Specific situations where the say/do gap is most dangerous:

  • Feature prioritization surveys (“which of these would you use?”) — users consistently over-report intent to use features they ultimately ignore.
  • Preference testing without behavioral grounding — stated preference for a design variant has weak correlation with actual usage patterns.
  • Satisfaction ratings after a failed task — users who fail will often still rate an experience favorably, especially if they blame themselves.

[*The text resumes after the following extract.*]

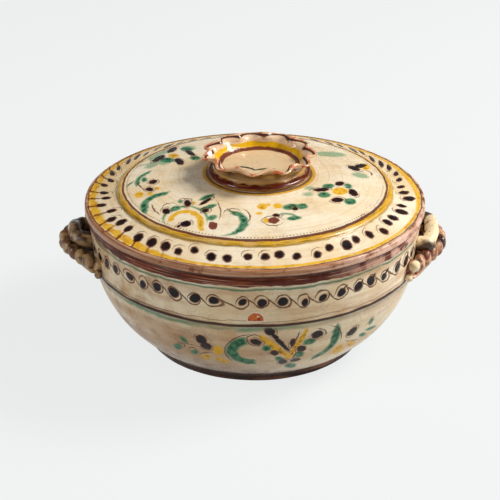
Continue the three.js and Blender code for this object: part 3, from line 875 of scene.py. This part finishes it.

Practical Power Calculations Before You Field a Study

Running a power calculation before fieldwork is the difference between a study that can answer your question and one that cannot. Most researchers skip this step because it feels academic. It is not — it is the single most important design decision in quantitative research.

For a single-proportion benchmark (measuring task success rate):

  1. Decide your confidence level (use 95% as the standard).
  2. Decide your acceptable margin of error (±10% for directional, ±5% for reliable benchmarks).
  3. Estimate the expected proportion (use 50% if unknown — it maximizes required sample).
  4. Use the formula or an online calculator to get required n.

For an A/B comparison (detecting a difference between two designs):

  1. Decide on statistical power (use 80% as the convention — 20% chance of a false negative).
  2. Decide on significance level (use 5% — 5% chance of a false positive).
  3. Estimate the minimum effect size you care about detecting (in percentage points).
  4. Use G*Power, Statsig’s sample size calculator, or Evan Miller’s A/B testing calculator.
  5. Plan your study to run until that sample is reached — stopping early when results look promising inflates false-positive rates.

The core principle: calculate what you need to detect what matters, then recruit to that number. Under-powered studies waste resources and mislead decisions. Over-powered qualitative studies waste time that could be spent iterating.